Every now and then, a really interesting piece rolls through my Twitter feed; earlier this week, it was a Wired piece about the growing use of “A/B testing” on the web:

Welcome, guinea pigs. Because if you’ve spent any time using the web today — and if you’re reading this, that’s a safe bet — you’ve most likely already been an unwitting subject in what’s called an A/B test. It’s the practice of performing real-time experiments on a site’s live traffic, showing different content and formatting to different users and observing which performs better.

The article notes that A/B testing (explained in further detail here) has been around for a little more than a decade, most notably by giants like Google and Amazon, who use the procedure to test and tweak virtually every aspect of their online experience.

What fascinated me, though, was the discussion of how A/B testing might make the leap into physical space – and more specifically, into the realm of policymaking:

“It is one of the happy incidents of the federal system,” wrote Associate Supreme Court Justice Louis D. Brandeis in 1932, “that a single courageous State may, if its citizens choose, serve as a laboratory; and try novel social and economic experiments without risk to the rest of the country.”

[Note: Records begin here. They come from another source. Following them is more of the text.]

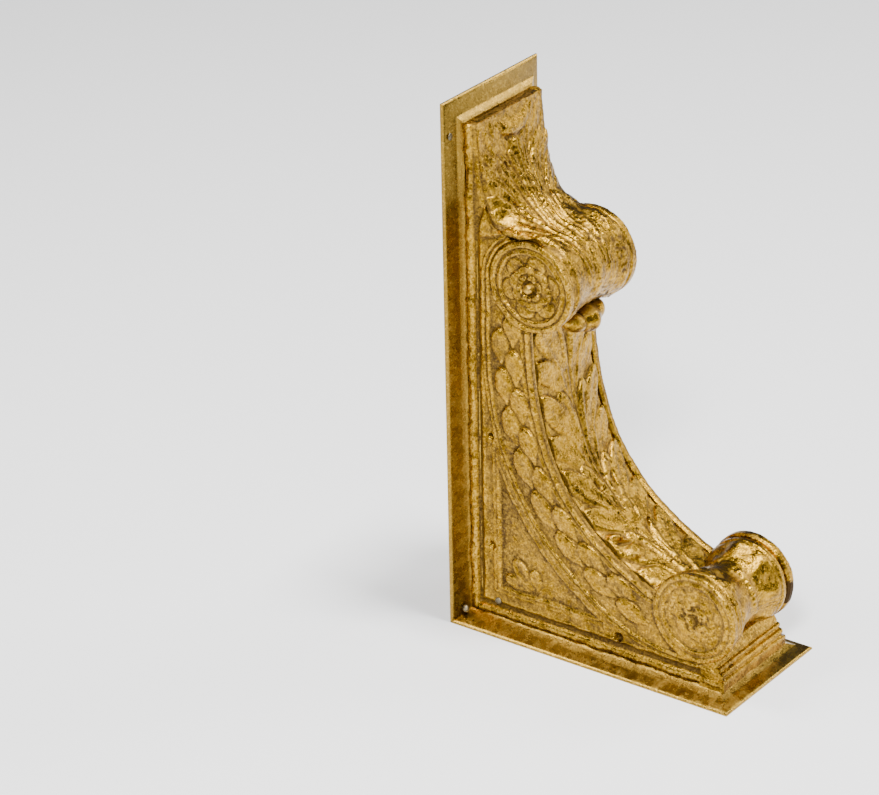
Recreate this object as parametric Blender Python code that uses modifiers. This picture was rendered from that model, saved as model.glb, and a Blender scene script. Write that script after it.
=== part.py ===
"""Scrolled cast iron corbel: wall plate, base plate, and an acanthus scroll with two volute spools.

One casting. X runs across the width, Y towards the wall, Z up. The origin is under the middle of the
bounding box: the underside is z = 0, the wall plane is y = +DEPTH / 2 and the toe is y = -DEPTH / 2.
Positions in the side view are given as (d, z): d is the distance out from the wall, z the height.
"""
import math

import bmesh
import bpy
from mathutils import Matrix, Vector

MM = 0.001

# Overall size
WIDTH = 127.0 * MM
HEIGHT = 450.0 * MM
DEPTH = 263.5 * MM

# Coved flange round the wall plate and the base plate
EDGE_THICKNESS = 3.4 * MM
FLANGE_SIDE = 15.4 * MM
FLANGE_TOP = 19.0 * MM
FLANGE_TOE = 16.5 * MM
FLANGE_RISE = 11.8 * MM
COVE_STEPS = 4

# Ridge moulding inside the flange
RIDGE_PROUD = 2.4 * MM
RIDGE_WIDTH = 4.6 * MM
TOE_RIDGE_HEIGHT = 9.0 * MM
TOE_FILLET_HEIGHT = 3.0 * MM
TOE_FILLET_SETBACK = 2.2 * MM

# Scroll body, across its width
BODY_HALF = 45.0 * MM
CHEEK_WIDTH = 6.4 * MM
GROOVE_WIDTH = 4.6 * MM
GROOVE_DEPTH = 5.0 * MM
LEAF_GROUND_DROP = 1.6 * MM
TOP_CORNER_OUT = 19.5 * MM

# Upper volute spool
UPPER_OUT = 69.5 * MM
UPPER_BELOW_TOP = 142.6 * MM
UPPER_RADIUS = 37.6 * MM
UPPER_WAIST = 32.0 * MM

# Lower volute spool
LOWER_FROM_TOE = 42.8 * MM
LOWER_UP = 65.9 * MM
LOWER_RADIUS = 38.6 * MM
LOWER_WAIST = 30.5 * MM

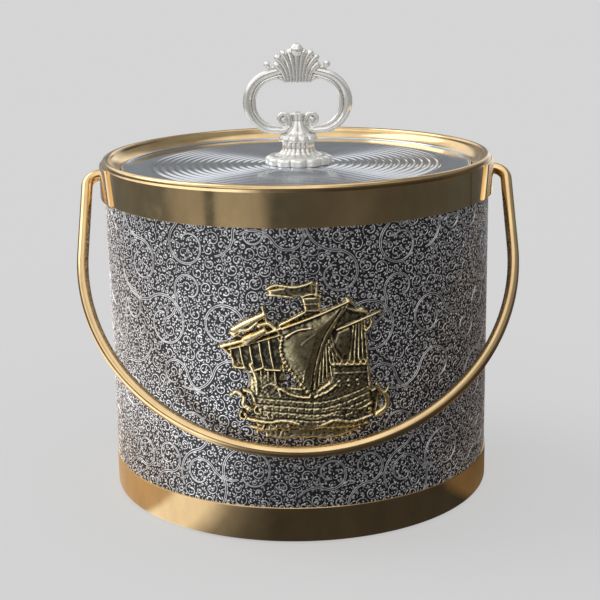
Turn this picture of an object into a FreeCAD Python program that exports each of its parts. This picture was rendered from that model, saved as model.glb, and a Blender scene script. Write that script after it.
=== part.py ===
import FreeCAD, Part
import math
import os

# An insulated ice bucket: a round, brocade-covered drum with two gold bands, a swinging bail
# handle, and a lift-off lid with a cast pull. Millimetres, +Z up. The origin is the centre of
# the flat underside, and the front of the bucket, where the galleon medallion is, faces -Y.

V = FreeCAD.Vector
UP = V(0, 0, 1)
ALONG_X = V(1, 0, 0)
ALONG_Y = V(0, 1, 0)
FREE = 0.3          # gap between bodies that move past each other without being a fit

# Drum
RIM_Z = 178.0
WRAP_R = 101.2      # outside of the brocade sheet
WRAP_T = 0.8
SHELL_T = 1.2
BAND_T = 0.6
BAND_R = WRAP_R + BAND_T
SHELL_R = WRAP_R - WRAP_T
SHELL_IN_R = SHELL_R - SHELL_T

# Gold bands
BOTTOM_BAND_TOP = 18.6
TOP_BAND_FOOT = 157.9
BAND_EDGE = 0.4     # the softened edge where a band meets the brocade
HEM_Z = 0.4
HEM_T = 0.8
HEM_IN_R = 95.5
HEM_BEND = 1.4
BEAD_R = 1.9        # rolled bead along the rim
BEAD_RING_R = 100.3
BEAD_MEETS = math.radians(46)   # how far below level the bead meets the band
SHELL_TOP = 174.4
COVE_HIGH = (98.5, 176.4)
COVE_MID = (96.3, 173.4)
COVE_LOW = (93.0, 171.6)
COVE_T = 0.6

# Base
PAD_T = HEM_Z + HEM_T
PAD_R = 95.2
BASE_T = 2.0
SHELL_FOOT = HEM_Z + HEM_T
BASE_TOP = SHELL_FOOT + BASE_T

# Ice liner and its insulation
LINER_MOUTH_R = 88.0
LINER_FLOOR_R = 84.0
LINER_WALL = 2.0
LINER_FLOOR_Z = 28.0
FLANGE_TOP = 169.0
FLANGE_T = 1.6
FLANGE_R = 98.9
LINER_FOOT_Z = LINER_FLOOR_Z - LINER_WALL
FOAM_R = 99.0
GASKET_IN_R = 93.6
GASKET_OUT_R = 96.4
GASKET_T = 2.0

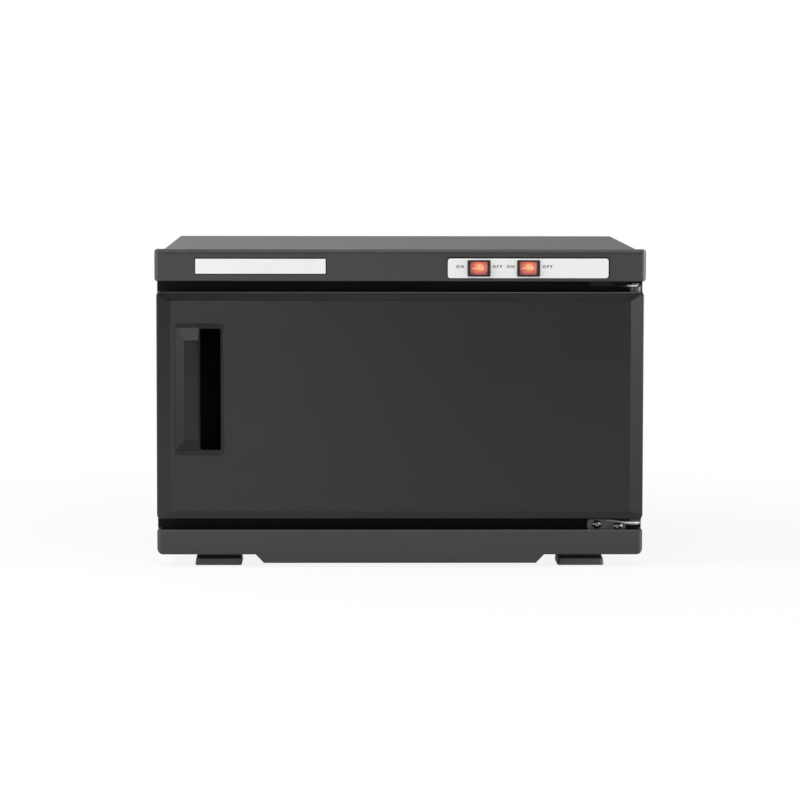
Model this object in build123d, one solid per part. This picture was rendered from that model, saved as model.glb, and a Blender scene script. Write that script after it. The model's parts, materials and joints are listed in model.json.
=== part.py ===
from build123d import *
import math
import os

# Hot towel cabinet: a painted steel housing with a heated inner liner, an insulated swinging door,
# a pull-out drip tray and two lit rocker switches in a fascia above the door.
# Millimetres. +Z is up, the door faces -Y, and the origin is the middle of the bounding box on the
# surface that the feet stand on.

# ---------------------------------------------------------------- driving dimensions: housing
body_width = 434.2           # folded steel wrap, outside
body_depth = 330.0           # door front plane to the rear edge of the wrap
sheet = 0.8                  # steel sheet
wrap_bend = 2.0              # outside radius of the wrap's folds
return_flange = 12.0         # folded edges of the wrap and the base
fit = 0.3                    # clearance between assembled pieces
seat = 0.2                   # clearance of a piece laid on its seat

foot_height = 12.2
strip_height = 22.8          # front of the drip tray
lower_gap = 9.8              # between the drip tray and the door
door_height = 209.4
upper_gap = 9.4              # between the door and the fascia
fascia_height = 29.4

fascia_overhang = 7.9        # each front moulding stands past the wrap by this much a side
frame_overhang = 6.6
door_overhang = 6.3
tray_overhang = 6.25

# ---------------------------------------------------------------- driving dimensions: front frame
frame_wall = 3.0
frame_rim = 6.0              # depth of the frame's rim behind its plate
frame_top_drop = 2.0         # frame's top edge below the wrap's top face
frame_hidden = 3.5           # lower rail carries on this far below the top of the tray front
cavity_jamb = 33.4           # door edge to the cavity's inside wall
cavity_sill = 13.2
cavity_header = 14.2
leg_width = 14.5             # frame legs beside the drip tray
leg_lift = 0.3
wire_window_margin = 24.0
wire_window_height = 16.0
edge_soft = 0.8              # small rounding of moulded edges

# ---------------------------------------------------------------- driving dimensions: fascia
fascia_wall = 2.5
fascia_lip = 8.0             # top lip that the wrap's top sheet butts against
fascia_corner = 3.0
fascia_edge = 1.6            # rounding of the front's top and bottom edges
fascia_end = 4.5             # rounding of the front's two ends
bead_drop = 2.3              # bead's middle under the top edge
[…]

In the realm of politics A/B testing makes an unexpected argument for things like block grants and state, as opposed to federal, power. As Silicon Valley’s A/B devotees can increasingly attest, not everything is best solved by discussion and debate. Differences in the way policy is implemented and issues are addressed at the state level make for a rough 50-way A/B test–yielding empirical data that can often go where partisan thought-experiments, and even debate at its most productive (but nonetheless theoretical) cannot.

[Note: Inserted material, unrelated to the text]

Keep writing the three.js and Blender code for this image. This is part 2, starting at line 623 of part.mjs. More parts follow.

Of course, the article had me at “data”; but would this work in elections – and if so, how? The article author poses an analog from the world of corrections:

Here’s one way that could play out. Say (as has too often been the case) my car gets ticketed on street sweeping day: the ticketing officer runs my plates, which show whether I’m in the Restitutive Group or the Punitive Group. If the former, I’m fined the $10 it takes the city to hand-sweep that fifteen-foot section of curb. If the latter, I’m fined the $75 it will take to make me think twice every time I park. Lawmakers would determine the relevant metric (say, recidivism) and would quickly establish, to a scientific certainty, whether the stiffer penalty had the desired effects. Why debate when you can test?

The challenge, of course, is that such tests treat users as fungible; while this might be good for ad copy or layout, it’s a little trickier when “learning that a particular [policy] is [good or bad] comes only after you’ve administered it to real people living real lives.”

Even using A/B in an online context – like with a polling place finder – is a little uncomfortable because of the inherent risk that voters who fall into one group or the other might be disadvantaged because of that random selection.

Having raised the red flags, however, I do think the concept of A/B testing has some merit; it could be built into other parts of the elections process – for example, pre-election usability testing or officer/pollworker training – where using the combination of random selection and observation might teach you something that simply thinking through a problem can’t.